Here’s how HelloFresh integrated SLOs into their internal platform’s new progressive rollout capability.

  Victor Hugo Brito Fernandes — HelloFresh

I like to consider running an incident review to be its own action item. Other follow-ups emerging from it are a plus, but the point is to learn from incidents, and the review gives room for that to happen.

  Fred Hebert
Note: Fred is my coworker and I’m mentioned in this article

This article covers a wealth of topics around creating an on-call system.

Learn how to navigate vacations, parenthood and personal preferences to improve your reliability practice.

  Rootly

There has been major flooding in Brazil recently, and this article looks at it with an SRE lens. Note, the main article is in Portuguese with an English translation lower down the page.

  Dario Bestetti

This article shows you how to use Infrastructure as Code to implement AWS’s Well-Architected Framework, with Terraform examples.

  Lokesh Aggarwal

The challenges of Auto Scaling, from cold start impact, tech debt, and cost realities. Prioritising scaling as code and shared responsibility for optimal performance in cloud efficiency.

  Karl Stoney

For each post-incident action that you are proposing, we would appreciate it if you would fill out the following template.

Looking at the author, you know this one’s not going to just be what it says on the tin.

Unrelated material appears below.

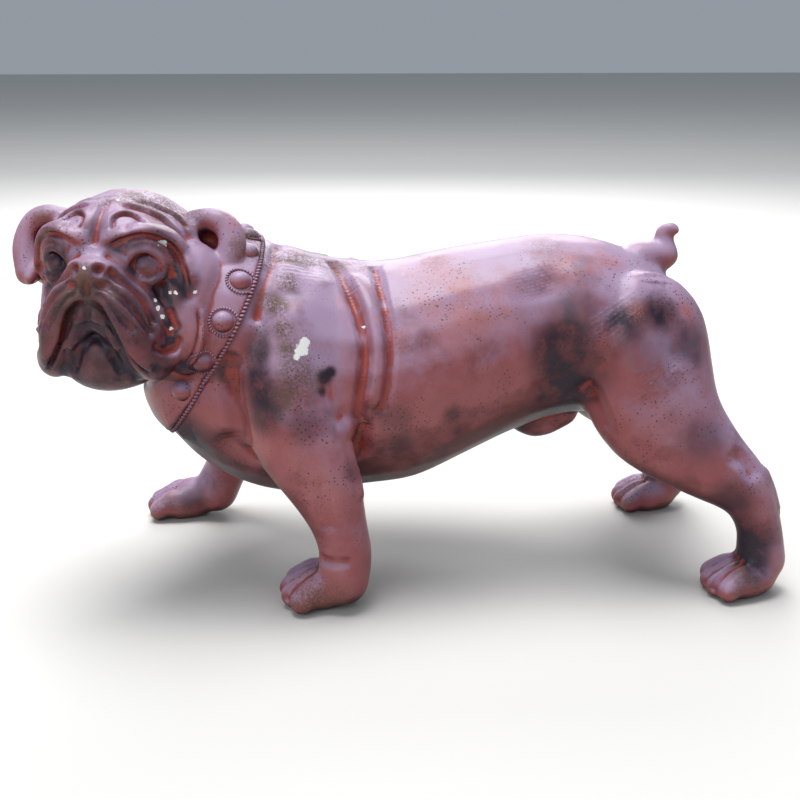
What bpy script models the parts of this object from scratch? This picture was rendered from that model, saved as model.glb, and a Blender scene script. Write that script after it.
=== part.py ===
"""A life-size standing bulldog for the garden, cast in one piece with its studded collar."""
import math

import bmesh
import bpy
import numpy as np
from mathutils import Matrix, Vector
from mathutils.bvhtree import BVHTree

# Driving sizes, in metres
BODY_LENGTH = 0.560
COLLAR_WIDTH = 0.037
COLLAR_RAISE = 0.005
ROPE_RADIUS = 0.0042
STUD_RADIUS = 0.0115

# The figure is drawn in thousandths of a metre on a dog whose body is this long
DRAWN_LENGTH = 560.0
UNIT = BODY_LENGTH / DRAWN_LENGTH

# How finely the skin is worked, in drawn units, and how many triangles are left at the end
BODY_GRAIN = 3.6
HEAD_GRAIN = 2.8
TRIANGLES = 9400
SOLE_HEIGHT = 1.5

# A stroke of the modelling tool: steps between its keys, how much of it is left at its ends, and where in
# its reach a fold stands highest and a crease ends
STROKE_STEPS = 10
STROKE_END = 0.15
FOLD_TOP = 0.28
CREASE_WIDTH = 0.16

# The trunk and neck along their middle line: x, y, z and the half sizes along x, y and z
TRUNK = [
    (-222, -2, 218, 48, 84, 66),
    (-178, 0, 206, 60, 108, 100),
    (-120, 0, 213, 68, 126, 128),
    (-50, 0, 212, 68, 124, 120),
    (0, 0, 216, 68, 118, 118),
    (50, 0, 232, 66, 108, 112),
    (100, 0, 248, 62, 102, 104),
    (150, 0, 260, 58, 99, 98),
    (200, 0, 260, 58, 99, 93),
    (250, 0, 243, 50, 92, 90),
]
NECK = [
    (-120, 0, 252, 70, 104, 95), (-172, -4, 270, 50, 110, 92), (-215, -6, 280, 46, 94, 88),
    (-250, -16, 290, 40, 82, 80),
]
SHEATH = [(118, 0, 168, 16, 15, 16), (146, 0, 153, 20, 18, 19), (176, 0, 164, 18, 17, 18)]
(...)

It’s a thought-provoking exploration of the meaning and purpose of post-incident action items.

  Lorin Hochstein

SRE Weekly Issue #428

A message from our sponsor, FireHydrant:

We’ve gone all out on our new integration with Microsoft Teams. If you’re a MS Teams user, FireHydrant now supports the most comprehensive integration for incident management. Run the entire IM process without ever leaving the chat.

https://firehydrant.com/blog/introducing-a-brand-new-microsoft-teams-integration/

This article presents in incident theme that I’ve lived through many times but never had such a pithy name for.

  Geoff Townsend — Blameless

There are risks and downsides inherent in a distributed system, so it’s worth thinking about whether you really need one.

  Pipitz — Adevinta

And here’s a counterpoint to the previous article: deciding whether you need a distributed system isn’t just about scale.

  Marc Brooker

The effectiveness of memes in availability campaigns.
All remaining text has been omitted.